The former founding institution was in fact avant-garde on several counts. Their pioneering pedagogical concepts and design approaches were used later on in the preliminary courses of the Weimar Bauhaus, and their "modern interior design" that approached the entire exhibition space as a design issue was subsequently developed by artists of the Wiener Werkstätte. Enrollment was also open to female students at the Imperial and Royal School of Arts and Crafts since its foundation in 1867. Franz Čižek's "Ornamental Form" class, which was a think tank for young female artists, played an important role in this respect and evolved into what is known as "Viennese Kineticism". From its inception, the collection has sought to highlight these aspects via exhibitions, publications, presentations and discussions, a visitor oriented archive and a digital database.
 
Oswald Oberhuber, who founded the collection, was committed to a contemporary approach to history and encouraged alternative versions of aesthetic histories and a pluralisation of the art historical canon. He brought artists who were murdered or persecuted by the National Socialist regime in Austrian back into the spotlight. Through exhibitions and publications such as Die Vertreibung des Geistigen aus Österreich. Zur Kulturpolitik des Nationalsozialismus (The Ousting of the Intellectuals from Austria. On the Cultural Politics of National Socialism) (1986) and solo presentations of "forgotten" artists, he laid important cornerstones together with Erika Patka, who was head of the collection at the time.
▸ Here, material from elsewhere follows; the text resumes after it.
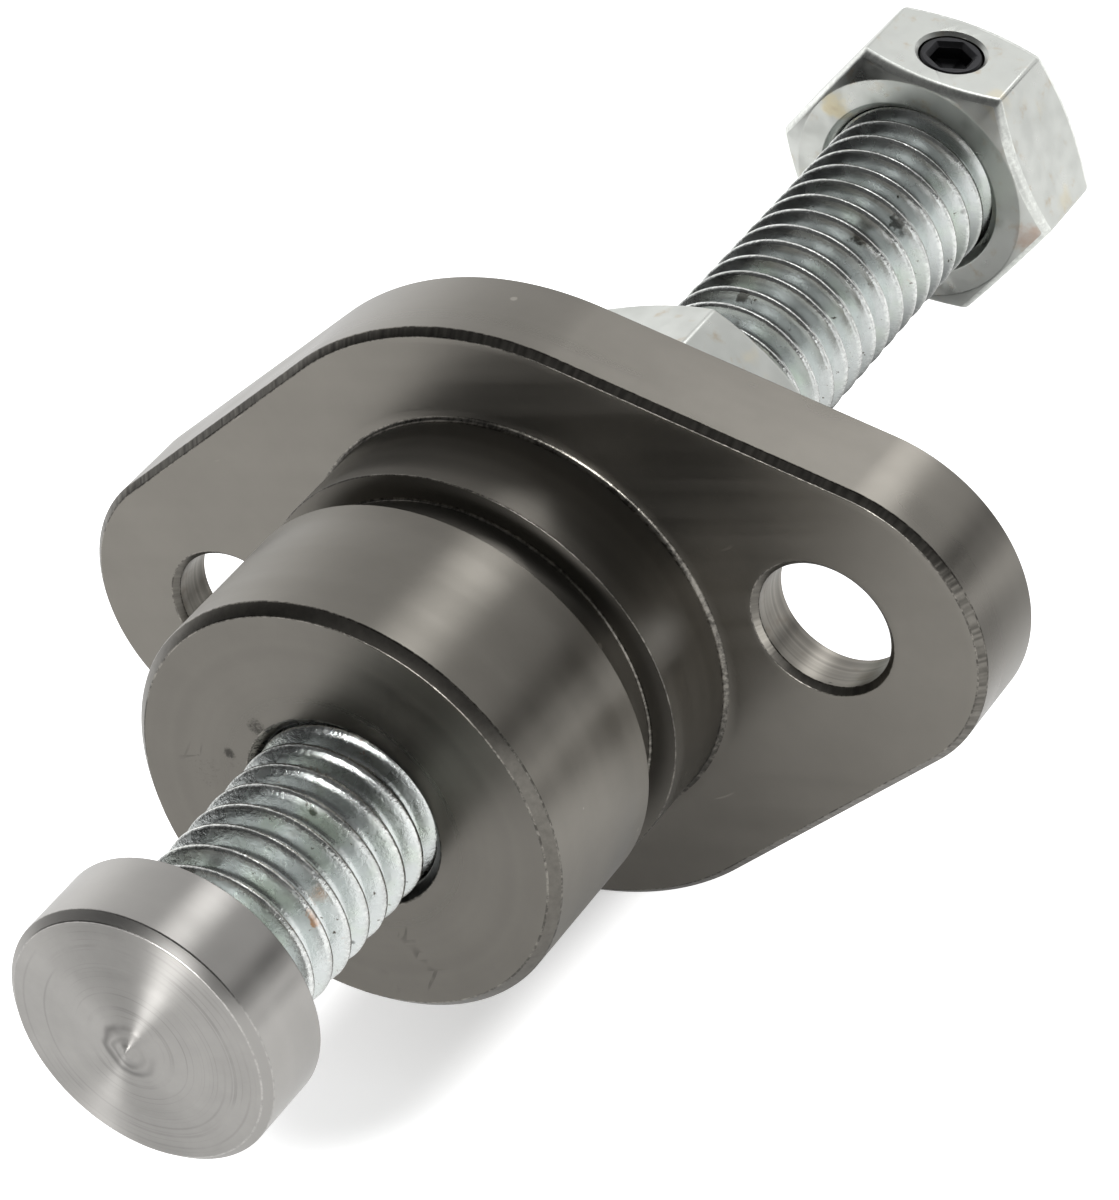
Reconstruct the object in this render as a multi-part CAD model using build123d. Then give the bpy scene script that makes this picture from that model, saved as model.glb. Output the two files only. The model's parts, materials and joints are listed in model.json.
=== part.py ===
from build123d import *
import math
import os

# Manual cam chain tensioner: a flanged housing that bolts to the engine, and a threaded
# adjuster that pushes the chain guide with the round pad on its front end.
# Frame: the origin is the centre of the flange's mounting face. -Y points along the screw
# towards the pad, +X along the two flange holes, +Z up. All sizes are in millimetres.

# Flange
FLANGE_T = 5.0
HOLE_SPACING = 35.0
WAIST_R = 16.4
LOBE_R = 8.4
FLANGE_CHAMFER = 0.35
HOLE_D = 6.9
HOLE_CHAMFER = 0.3
SEAT_D = 12.4
SEAT_WEB = 2.6

# Nose and its seal groove
NOSE_D = 22.86
NOSE_L = 16.15
NOSE_CHAMFER = 0.5
GROOVE_START = 4.85
GROOVE_W = 2.6
GROOVE_DEPTH = 1.4
PILOT_FILLET = 0.25

# Adjuster thread, 3/8 inch with 16 turns to the inch
THREAD_D = 9.525
THREAD_PITCH = 1.5875
THREAD_CLEARANCE = 0.05
BORE_CHAMFER = 0.45
NECK_L = 0.8

# Pad turned on the front end of the bolt
PAD_D = 13.8
PAD_REAR = 29.25
PAD_T = 3.9
PAD_CHAMFER = 0.4
CONE_RISE = 0.8
PIP_D = 2.6
PIP_RISE = 0.2

# The two hexagon nuts, alike but for the set screw's hole
NUT_AF = 14.05
NUT_T = 6.8
NUT_FACE_RATIO = 0.95
NUT_CHAMFER_ANGLE = 30.0
NUT_MOUTH_CHAMFER = 0.45
LOCK_NUT_GAP = 6.7
LOCK_NUT_TURN = 0.6
HEAD_NUT_FRONT = 42.4
HEAD_NUT_TURN = 34.6
BOLT_END_SET_IN = 0.3

# Set screw in one flat of the head nut
SET_SCREW_D = 3.5
SET_SCREW_CLEARANCE = 0.05
SET_SCREW_SINK = 0.15
SET_SCREW_TIP_GAP = 0.05
SET_SCREW_EDGE = 0.15
SET_HOLE_CHAMFER = 0.2
SOCKET_AF = 2.0
SOCKET_DEPTH = 1.0

# Values worked out from the driving ones
thread_r = THREAD_D / 2
thread_depth = THREAD_PITCH * 0.6134
bore_r = thread_r + THREAD_CLEARANCE
nose_r = NOSE_D / 2
groove_end = GROOVE_START + GROOVE_W
lock_nut_front = FLANGE_T + LOCK_NUT_GAP
bolt_back = HEAD_NUT_FRONT + NUT_T - BOLT_END_SET_IN
screw_axis_back = HEAD_NUT_FRONT + NUT_T / 2

# Sketches on this plane have X along the flange holes, Y up, and face the pad
FACE = Plane(origin=(0, 0, 0), x_dir=(1, 0, 0), z_dir=(0, -1, 0))
# Half sections on this plane have X as the radius and Y as the way along the screw to the pad
SECTION = Plane(origin=(0, 0, 0), x_dir=(1, 0, 0), z_dir=(0, 0, -1))


def turned(points):
    """A solid turned about the screw's axis from a closed half section of (radius, way)."""
    outline = make_face(SECTION * Polyline(*points, close=True))
    return revolve(outline, axis=Axis.Y)


def flange_outline():
    """Round waist with a round lobe at each hole, joined by tangent lines."""
    half = HOLE_SPACING / 2
    lean = math.acos((WAIST_R - LOBE_R) / half)
    joins = []
    for side, angle in ((1, lean), (-1, math.pi - lean)):
        toward = (math.cos(angle), math.sin(angle))
        on_lobe = (side * half + LOBE_R * toward[0], LOBE_R * toward[1])
        on_waist = (WAIST_R * toward[0], WAIST_R * toward[1])
        joins.append((on_lobe, on_waist))
    (right_lobe, right_waist), (left_lobe, left_waist) = joins
    top = [
        Line(right_lobe, right_waist),
        ThreePointArc(right_waist, (0, WAIST_R), left_waist),
        Line(left_waist, left_lobe),
    ]
    ends = [
        ThreePointArc(right_lobe, (half + LOBE_R, 0), (right_lobe[0], -right_lobe[1])),
        ThreePointArc(left_lobe, (-half - LOBE_R, 0), (left_lobe[0], -left_lobe[1])),
    ]
    bottom = [mirror(edge, about=Plane.XZ) for edge in top]
    return make_face([*top, *ends, *bottom])


def make_housing():
    """Flange, pilot, seal groove and nose in one piece, with the threaded bore through it."""
    plate = extrude(FACE * flange_outline(), amount=-FLANGE_T)
    front_edges = plate.faces().sort_by(Axis.Y)[0].edges()
    plate = chamfer(front_edges, FLANGE_CHAMFER)
    for side in (-1, 1):
        hole = Cylinder(HOLE_D / 2, 3 * FLANGE_T)
        place = Pos(side * HOLE_SPACING / 2, 0, 0) * Rot(90, 0, 0)
        plate -= place * hole
        mouth = Cone(HOLE_D / 2, HOLE_D / 2 + 2 * HOLE_CHAMFER, 2 * HOLE_CHAMFER)
        plate -= place * mouth
        seat = Cylinder(SEAT_D / 2, FLANGE_T, align=(Align.CENTER, Align.CENTER, Align.MAX))
        plate -= Pos(side * HOLE_SPACING / 2, SEAT_WEB, 0) * Rot(90, 0, 0) * seat
    groove_floor_r = nose_r - GROOVE_DEPTH
    nose = turned([
        (0, -FLANGE_T / 2),
        (nose_r, -FLANGE_T / 2),
        (nose_r, GROOVE_START),
        (groove_floor_r, GROOVE_START),
        (groove_floor_r, groove_end),
        (nose_r, groove_end),
        (nose_r, NOSE_L - NOSE_CHAMFER),
        (nose_r - NOSE_CHAMFER, NOSE_L),
        (0, NOSE_L),
    ])
    body = plate + nose
    root_edges = body.edges().filter_by(GeomType.CIRCLE).filter_by(
        lambda edge: abs(edge.radius - nose_r) < 1e-6 and abs(edge.center().Y) < 1e-6)
    body = fillet(root_edges, PILOT_FILLET)
    bore_mouth_r = bore_r + BORE_CHAMFER
    bore = turned([
        (0, -FLANGE_T),
        (bore_mouth_r, -FLANGE_T),
        (bore_r, -FLANGE_T + BORE_CHAMFER),
        (bore_r, NOSE_L - BORE_CHAMFER),
        (bore_mouth_r, NOSE_L),
        (0, NOSE_L),
    ])
    return body - bore


def make_adjuster_bolt():
    """Threaded rod at the thread's outer size, with the coned pad turned on its front end."""
    pad_r = PAD_D / 2
    rim = PAD_REAR + PAD_T
    apex = rim + PAD_CHAMFER + CONE_RISE
    pip_r = PIP_D / 2
    pip_foot = apex - CONE_RISE * pip_r / (pad_r - PAD_CHAMFER)
    neck_start = PAD_REAR - NECK_L
    neck_depth = thread_depth / 2
    return turned([
        (0, -bolt_back),
        (thread_r - thread_depth, -bolt_back),
        (thread_r, -bolt_back + thread_depth),
        (thread_r, neck_start - neck_depth),
        (thread_r - neck_depth, neck_start),
        (thread_r - neck_depth, PAD_REAR),
        (pad_r, PAD_REAR),
        (pad_r, rim),
        (pad_r - PAD_CHAMFER, rim + PAD_CHAMFER),
        (pip_r, pip_foot),
        (pip_r * 0.7, pip_foot + PIP_RISE),
        (0, apex + PIP_RISE),
    ])


def make_nut(front, turn):
    """Hexagon nut behind the flange, its corners turned off at both ends."""
    hexagon = RegularPolygon(NUT_AF / 2, 6, major_radius=False, rotation=turn)
    nut = extrude(FACE * Pos(0, 0, -front) * hexagon, amount=-NUT_T)
    face_r = NUT_AF / 2 * NUT_FACE_RATIO
    corner_r = NUT_AF / math.sqrt(3)
    drop = (corner_r - face_r) * math.tan(math.radians(NUT_CHAMFER_ANGLE))
    envelope = turned([
        (0, -front),
        (face_r, -front),
        (corner_r, -front - drop),
        (corner_r, -front - NUT_T + drop),
        (face_r, -front - NUT_T),
        (0, -front - NUT_T),
    ])
    mouth_r = bore_r + NUT_MOUTH_CHAMFER
    bore = turned([
        (0, -front),
        (mouth_r, -front),
        (bore_r, -front - NUT_MOUTH_CHAMFER),
        (bore_r, -front - NUT_T + NUT_MOUTH_CHAMFER),
        (mouth_r, -front - NUT_T),
        (0, -front - NUT_T),
    ])
    return (nut & envelope) - bore


def screw_place(out):
    """Point on the set screw's axis, so far out from the middle of the bolt, facing outwards."""
    angle = math.radians(HEAD_NUT_TURN + 30)
    toward = Vector(math.cos(angle), 0, math.sin(angle))
    return Plane(origin=toward * out + Vector(0, screw_axis_back, 0), x_dir=(0, 1, 0), z_dir=toward)


def make_head_nut():
    """Head nut with the tapped hole for its set screw through one flat."""
    nut = make_nut(HEAD_NUT_FRONT, HEAD_NUT_TURN)
    hole_r = SET_SCREW_D / 2 + SET_SCREW_CLEARANCE
    flat = NUT_AF / 2
    up = (Align.CENTER, Align.CENTER, Align.MIN)
    hole = screw_place(0) * Cylinder(hole_r, NUT_AF, align=up)
    mouth = screw_place(flat - SET_HOLE_CHAMFER) * Cone(
        hole_r, hole_r + 2 * SET_HOLE_CHAMFER, 2 * SET_HOLE_CHAMFER, align=up)
    return nut - hole - mouth


def make_set_screw():
    """Headless screw with a hexagon socket, its flat tip on the bolt's thread."""
    tip = thread_r + SET_SCREW_TIP_GAP
    top = NUT_AF / 2 - SET_SCREW_SINK
    length = top - tip
    up = (Align.CENTER, Align.CENTER, Align.MIN)
    screw = screw_place(tip) * Cylinder(SET_SCREW_D / 2, length, align=up)
    screw = chamfer(screw.edges().filter_by(GeomType.CIRCLE), SET_SCREW_EDGE)
    socket = RegularPolygon(SOCKET_AF / 2, 6, major_radius=False)
    return screw - extrude(screw_place(top) * socket, amount=-SOCKET_DEPTH)


parts = {
    "housing": make_housing(),
    "adjuster_bolt": make_adjuster_bolt(),
    "lock_nut": make_nut(lock_nut_front, LOCK_NUT_TURN),
    "head_nut": make_head_nut(),
    "set_screw": make_set_screw(),
}

os.makedirs("parts", exist_ok=True)
for name, solid in parts.items():
    export_step(solid, f"parts/{name}.step")
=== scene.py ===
import json
import math

import bmesh
import bpy
from bpy.props import FloatProperty, FloatVectorProperty, IntProperty, PointerProperty
from mathutils import Matrix, Vector


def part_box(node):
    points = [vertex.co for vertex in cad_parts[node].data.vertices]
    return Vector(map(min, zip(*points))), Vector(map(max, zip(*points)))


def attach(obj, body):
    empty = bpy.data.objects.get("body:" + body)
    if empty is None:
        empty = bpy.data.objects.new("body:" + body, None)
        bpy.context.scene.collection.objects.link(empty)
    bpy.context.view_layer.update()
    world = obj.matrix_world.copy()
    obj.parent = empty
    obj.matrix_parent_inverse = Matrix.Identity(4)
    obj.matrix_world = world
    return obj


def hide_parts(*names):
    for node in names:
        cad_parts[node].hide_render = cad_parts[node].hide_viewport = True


bl_info = {
    "name": "Cam chain tensioner",
    "version": (1, 0, 0),
    "blender": (4, 5, 0),
    "location": "3D Viewport > Sidebar > Tensioner",
    "description": "Builds a manual cam chain tensioner: housing, threaded adjuster, nuts and set screw",
    "category": "Add Mesh",
}

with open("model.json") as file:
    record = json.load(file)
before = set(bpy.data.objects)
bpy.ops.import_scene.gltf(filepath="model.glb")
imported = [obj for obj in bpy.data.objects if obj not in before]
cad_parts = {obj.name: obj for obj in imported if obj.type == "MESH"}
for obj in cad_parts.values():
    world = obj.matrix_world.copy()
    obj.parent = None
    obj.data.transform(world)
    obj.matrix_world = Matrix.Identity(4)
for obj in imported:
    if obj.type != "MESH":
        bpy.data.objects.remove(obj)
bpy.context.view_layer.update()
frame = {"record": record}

MM = 0.001
mounts = {mount["name"]: mount for mount in frame["record"]["mounts"]}
housing_low, housing_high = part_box("housing")
bolt_low, bolt_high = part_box("adjuster_bolt")
lock_low, lock_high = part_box("lock_nut")
head_low, head_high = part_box("head_nut")
hole_dims = mounts["flange_bolts"]["dims"]
nose_dims = mounts["nose_spigot"]["dims"]
screw_ratio = frame["record"]["behaviour"]["couplings"][0]["ratio"]


def length(name, default, description):
    """A size in metres, shown with the scene's length unit."""
    return FloatProperty(
        name=name, description=description, default=default, unit="LENGTH", precision=5)


def angle(name, degrees, description):
    """An angle, given here in degrees."""
    return FloatProperty(
        name=name, description=description, default=math.radians(degrees), subtype="ANGLE")


def colour(name, default, description):
    """A linear colour that a user may repaint."""
    return FloatVectorProperty(
        name=name, description=description, default=default, subtype="COLOR", size=3,
        min=0.0, max=1.0)


class HousingSizes(bpy.types.PropertyGroup):
    """Sizes of the flanged housing."""
    hole_spacing: length(
        "Hole spacing", hole_dims["spacing_x_mm"] * MM, "Between the two flange holes")
    hole_radius: length("Hole radius", hole_dims["hole_r_mm"] * MM, "Radius of a flange hole")
    hole_chamfer: length("Hole chamfer", 0.3 * MM, "Chamfer at a hole's front mouth")
    seat_radius: length("Seat radius", 6.2 * MM, "Radius of a bolt head's seat behind a hole")
    seat_web: length("Seat web", 2.6 * MM, "Flange left in front of a bolt head's seat")
    lobe_radius: length(
        "Lobe radius", housing_high.x - hole_dims["spacing_x_mm"] * MM / 2,
        "Radius of the flange round a hole")
    waist_radius: length("Waist radius", housing_high.z, "Radius of the flange round the nose")
    thickness: length("Thickness", housing_high.y, "Thickness of the flange")
    flange_chamfer: length("Flange chamfer", 0.35 * MM, "Chamfer round the flange's front")
    nose_radius: length("Nose radius", nose_dims["r_mm"] * MM, "Radius of the turned nose")
    nose_length: length("Nose length", -housing_low.y, "How far the nose stands out")
    nose_chamfer: length("Nose chamfer", 0.5 * MM, "Lead-in chamfer of the nose")
    groove_start: length("Groove start", 4.85 * MM, "Face of the flange to the groove")
    groove_width: length("Groove width", 2.6 * MM, "Width of the seal groove")
    groove_depth: length("Groove depth", 1.4 * MM, "Depth of the seal groove")
    root_fillet: length("Root fillet", 0.25 * MM, "Fillet between flange and pilot")
    bore_radius: length("Bore radius", 4.8125 * MM, "Radius of the threaded bore")
    bore_chamfer: length("Bore chamfer", 0.45 * MM, "Chamfer at the bore's mouths")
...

The collection's great potential lies in its wealth of underrated or marginalised positions throughout art and design history. Critical examination of the artistic canon through counter-narratives and rediscoveries is therefore a key part of its program.
 
Collection
The dynamism and networks at an art school generate knowledge reservoirs that allow developments, stances, and groups from particular epochs to be mapped out and "preserved" in a different way than in museums. As a result, artists who were ignored through certain historical contexts or by public discourse can be fully rediscovered here. Through the knowledge of important artistic networks and the dedicated support of bequests and donations, the Art Collection and Archive also offer a plural corrective to the canon.
 
The collection currently comprises around 65,000 objects. Key areas of focus include Fred Adlmüller, Friedrich Berzeviczy-Pallavicini, Friedl Dicker-Brandeis, Josef Hoffmann, Gertrud Höchsmann, Oskar Kokoschka, Anton Kolig, Adele List, Bertold Löffler, Elly Niebuhr, Otto Niedermoser, Oswald Oberhuber, Victor Papanek, Franz Schuster, Margarete Schütte-Lihotzky, Peter Weibel, Emmy Zweybrück, Viennese Modernism and the Wiener Werkstätte, Viennese Kineticism, as well as applied and fine arts of the 20th century such as graphic art, posters and furniture design, textiles, photography, ceramics, painting, objects and Austrian modernist architectural models. The collections of the original School of Arts and Crafts and the artists Mileva Roller and Rosalia Rothansl also include rare garments.
 
The collection continues to grow. In 2004, Rector Gerald Bast integrated the Costume and Fashion Collection into the main collection and space issues were improved by Gerald Bast in 2015 through the addition of new storage rooms. Cataloguing of the Peter Weibel Archive began in 2020. Items from the collection are presented in various exhibitions, at the University Gallery at Heiligenkreuzerhof, as well as Austrian and international institutions through cooperation and on loan.

With the help of the archive and collection holdings, important publications on the history of the university could be compiled:

"Kunst und Lehre am Beginn der Moderne. Die Wiener Kunstgewerbeschule 1867-1918" edited by Gottfried Fliedl (1986) and "Kunst: Anspruch und Gegenstand. From the School of Applied Arts to the University of Applied Arts in Vienna 1918-1991." ed. by University of Applied Arts Vienna (1991) and "150 Years University of Applied Arts Vienna. Aesthetics of Change," ed. by Gerald Bast, Anja Seipenbusch-Hufschmied, and Patrick Werkner (2017).